I just don’t want to do the up-front work required to make life easier. I can’t even imagine living in a world where I put my nose to the grindstone, make a sincere effort, and rise through the ranks until I hold some respectable position in a reliable 9-5 job.
This is probably a huge reason I’m a writer. Say I write a book over the course of a year (Halo took me eight months, but let’s round up). Then I spend a year revising it, getting feedback, overhauling, and re-revising. Then another year doing the various and sundry things it takes to publish a book. Three years.
If I had a consistent job that paid $7 an hour, with two weeks’ vacation (and not counting all the days I would undoubtedly call in sick because I’m a terrible employee) I’d have made $42,000 in three years’. Also, I’d have 3024 hours of free time (not counting the assumed 8 hours a night for sleep).
The payoff for those same three years as a writer is anywhere from $80 on the low end (this is assuming every one of your family and friends buys your self-published book and not counting the expenses of self-publishing) to $20,000 on the high end (assuming you sign with a major publisher who thinks you’re aces and wants to promote your debut book out the wazoo (Which, by the way, they never want.)). The best-case scenario figures out to a whopping $1.14 an hour. And in case you’re wondering, there’s no such thing as “free time” for writers, only “wasted time.” If you’re not making words into sentences, you might as well be hitting yourself in the head with a hammer.
But I’d still rather write because, in my mind, it seems like a keen way out of doing a real job. (And other reasons that even fewer would laugh at.)
What was my point? I guess that I realize I would rather take the hardest possible way out than do a small amount of work because any way out at all makes me feel like I beat the system.

Failure is My Business

I love Raymond Chandler. His writing is my favorite kind of beautiful. From drunken descriptions like, “I smiled at him. He smiled back. Hawkins smiled at me. I smiled back. Everybody was swell.” to the revelation of complex emotions in the most cynical way possible (“I hoped she was paying her own rent. It didn’t make any difference to me–I just liked it better that way.”). I could spend a whole day talking about Raymond Chandler and not feel like I wasted a second of it.

Right now, I’m stuck in the worst stalled revision of Halo (a.k.a. How to Kill Yourself in a Small Town) that I’ve ever been in. I spend most of my day marinating in thoughts like, “I should roll it back a draft and say, ‘Screw it. It is what it is.’ I should throw this story away and work on something else. I hate this story. I love this story. Why does it hate me?”

I don’t want to give up. I know I’m on the edge of something good. If I can just finish this revision without killing myself, all the plot holes will close up–I just know it–but working on it feels like trying to pull teeth from somebody much bigger and less sedated than me.

So, how do you make yourself keep going? No, seriously, I’m asking. Not having any idea is almost as frustrating as not wanting to work on this revision when I’m so close to the end.

Whenever I don’t know what to do about something (anything, really, not just writing), I default back to reading. All of my favorite books and stories, the things that made me want to write in the first place, things I’ve never read before that people have said I should, classics, trash, articles, research, whatever.
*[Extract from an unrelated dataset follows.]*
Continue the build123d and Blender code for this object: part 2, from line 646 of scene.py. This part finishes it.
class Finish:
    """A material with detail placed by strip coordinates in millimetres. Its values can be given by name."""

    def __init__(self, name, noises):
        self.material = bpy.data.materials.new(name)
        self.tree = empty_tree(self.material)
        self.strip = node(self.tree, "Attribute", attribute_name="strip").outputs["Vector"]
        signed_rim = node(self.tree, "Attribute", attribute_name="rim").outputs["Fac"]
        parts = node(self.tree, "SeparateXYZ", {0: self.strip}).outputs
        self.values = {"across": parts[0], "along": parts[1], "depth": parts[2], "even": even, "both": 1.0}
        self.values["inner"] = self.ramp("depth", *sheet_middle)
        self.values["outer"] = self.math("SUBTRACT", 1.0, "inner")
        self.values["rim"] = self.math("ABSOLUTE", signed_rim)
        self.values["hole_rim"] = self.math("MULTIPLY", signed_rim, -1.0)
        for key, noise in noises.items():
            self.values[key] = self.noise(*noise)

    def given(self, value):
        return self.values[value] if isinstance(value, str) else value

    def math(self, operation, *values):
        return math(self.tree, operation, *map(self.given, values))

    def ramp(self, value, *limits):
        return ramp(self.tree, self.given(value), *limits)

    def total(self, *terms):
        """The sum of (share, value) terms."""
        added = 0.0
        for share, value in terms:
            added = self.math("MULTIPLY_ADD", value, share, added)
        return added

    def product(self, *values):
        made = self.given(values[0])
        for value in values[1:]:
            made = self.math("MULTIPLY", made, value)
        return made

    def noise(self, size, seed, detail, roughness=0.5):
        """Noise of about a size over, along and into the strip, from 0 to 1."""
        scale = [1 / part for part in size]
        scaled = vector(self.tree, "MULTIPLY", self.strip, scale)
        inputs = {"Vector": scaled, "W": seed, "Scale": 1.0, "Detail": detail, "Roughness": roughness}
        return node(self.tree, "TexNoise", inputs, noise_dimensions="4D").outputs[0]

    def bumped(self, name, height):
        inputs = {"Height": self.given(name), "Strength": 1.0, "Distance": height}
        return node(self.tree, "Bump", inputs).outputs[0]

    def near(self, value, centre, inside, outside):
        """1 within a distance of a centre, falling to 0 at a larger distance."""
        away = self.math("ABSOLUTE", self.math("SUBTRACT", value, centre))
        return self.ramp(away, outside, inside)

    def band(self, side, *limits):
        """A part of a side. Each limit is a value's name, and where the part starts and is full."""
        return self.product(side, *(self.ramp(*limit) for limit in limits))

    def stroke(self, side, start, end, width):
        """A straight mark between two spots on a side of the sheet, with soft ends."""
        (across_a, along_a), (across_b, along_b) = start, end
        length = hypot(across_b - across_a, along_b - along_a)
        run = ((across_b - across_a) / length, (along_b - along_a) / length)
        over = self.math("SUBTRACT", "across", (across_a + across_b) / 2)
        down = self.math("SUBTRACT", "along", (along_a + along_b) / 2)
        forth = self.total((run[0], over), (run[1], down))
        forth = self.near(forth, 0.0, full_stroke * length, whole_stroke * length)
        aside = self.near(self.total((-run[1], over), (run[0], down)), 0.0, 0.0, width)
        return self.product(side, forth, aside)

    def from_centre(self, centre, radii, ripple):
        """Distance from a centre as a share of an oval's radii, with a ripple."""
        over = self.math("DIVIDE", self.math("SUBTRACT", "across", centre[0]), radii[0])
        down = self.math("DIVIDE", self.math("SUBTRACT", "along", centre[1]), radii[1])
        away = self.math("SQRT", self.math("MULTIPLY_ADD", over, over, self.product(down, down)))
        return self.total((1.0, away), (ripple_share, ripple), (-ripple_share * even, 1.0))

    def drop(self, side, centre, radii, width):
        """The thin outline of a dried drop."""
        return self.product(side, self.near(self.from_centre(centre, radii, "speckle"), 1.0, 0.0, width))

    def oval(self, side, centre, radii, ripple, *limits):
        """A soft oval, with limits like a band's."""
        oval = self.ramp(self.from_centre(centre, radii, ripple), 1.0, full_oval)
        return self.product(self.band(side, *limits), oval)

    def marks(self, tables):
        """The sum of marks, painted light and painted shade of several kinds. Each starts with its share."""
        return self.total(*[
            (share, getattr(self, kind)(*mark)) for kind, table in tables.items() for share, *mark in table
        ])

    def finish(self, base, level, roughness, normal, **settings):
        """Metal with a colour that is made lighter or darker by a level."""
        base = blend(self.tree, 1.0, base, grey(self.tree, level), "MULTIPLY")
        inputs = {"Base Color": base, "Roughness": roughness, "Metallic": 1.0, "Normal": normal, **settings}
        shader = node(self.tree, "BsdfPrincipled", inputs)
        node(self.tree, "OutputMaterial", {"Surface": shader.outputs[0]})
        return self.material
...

I still haven’t found any answers, but I did find something encouraging in the introduction Raymond Chandler wrote to Trouble is My Business.

“As I look back on my stories it would be absurd if I did not wish they had been better. But if they had been much better they would not have been published. […] There are things in my stories which I might like to change or leave out all together. To do this may look simple, but if you try, you will find you cannot do it at all. You will only destroy what is good without having any noticeable effect on what is bad. You cannot recapture the mood, the state of innocence, much less the animal gusto you had when you had very little else. Everything a writer learns about the art or craft of fiction takes just a little away from his need or desire to write at all. In the end he knows all the tricks and has nothing to say.”
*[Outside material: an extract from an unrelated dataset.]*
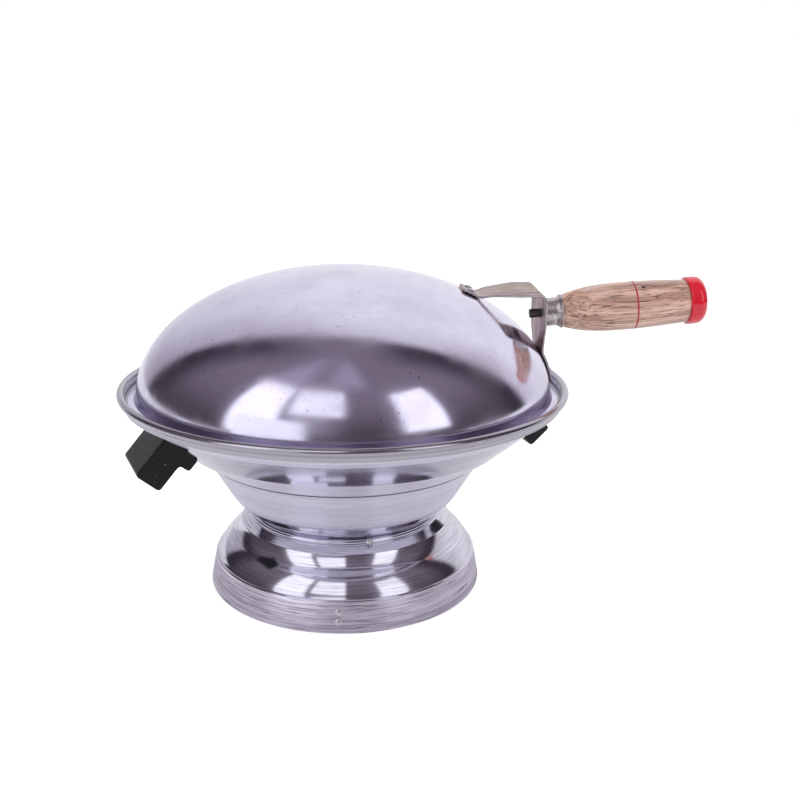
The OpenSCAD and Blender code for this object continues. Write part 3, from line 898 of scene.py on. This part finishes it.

Okay, I realize that to some people this might read like Ecclesiastes, where nothing under the sun is new and everything is futility and death. But guess who has two thumbs and also finds Ecclesiastes encouraging?  There’s just something about knowing you can never do as well as you hope to do that makes me feel good about being alive. Like, if I’m going to fail anyway, then I’d like to fail as spectacularly as possible and have fun while doing it.

At another point in his introduction, Chandler says, “As a writer I have never been able to take myself with that enormous earnestness which is one of the trying characteristics of the craft.” That’s probably the best thing any writer can shoot for–not to take themselves too seriously since we’re all going to fail anyway. And if somebody other than me enjoys the end products of my failure, I’ll be happy. I just have to get to that end product.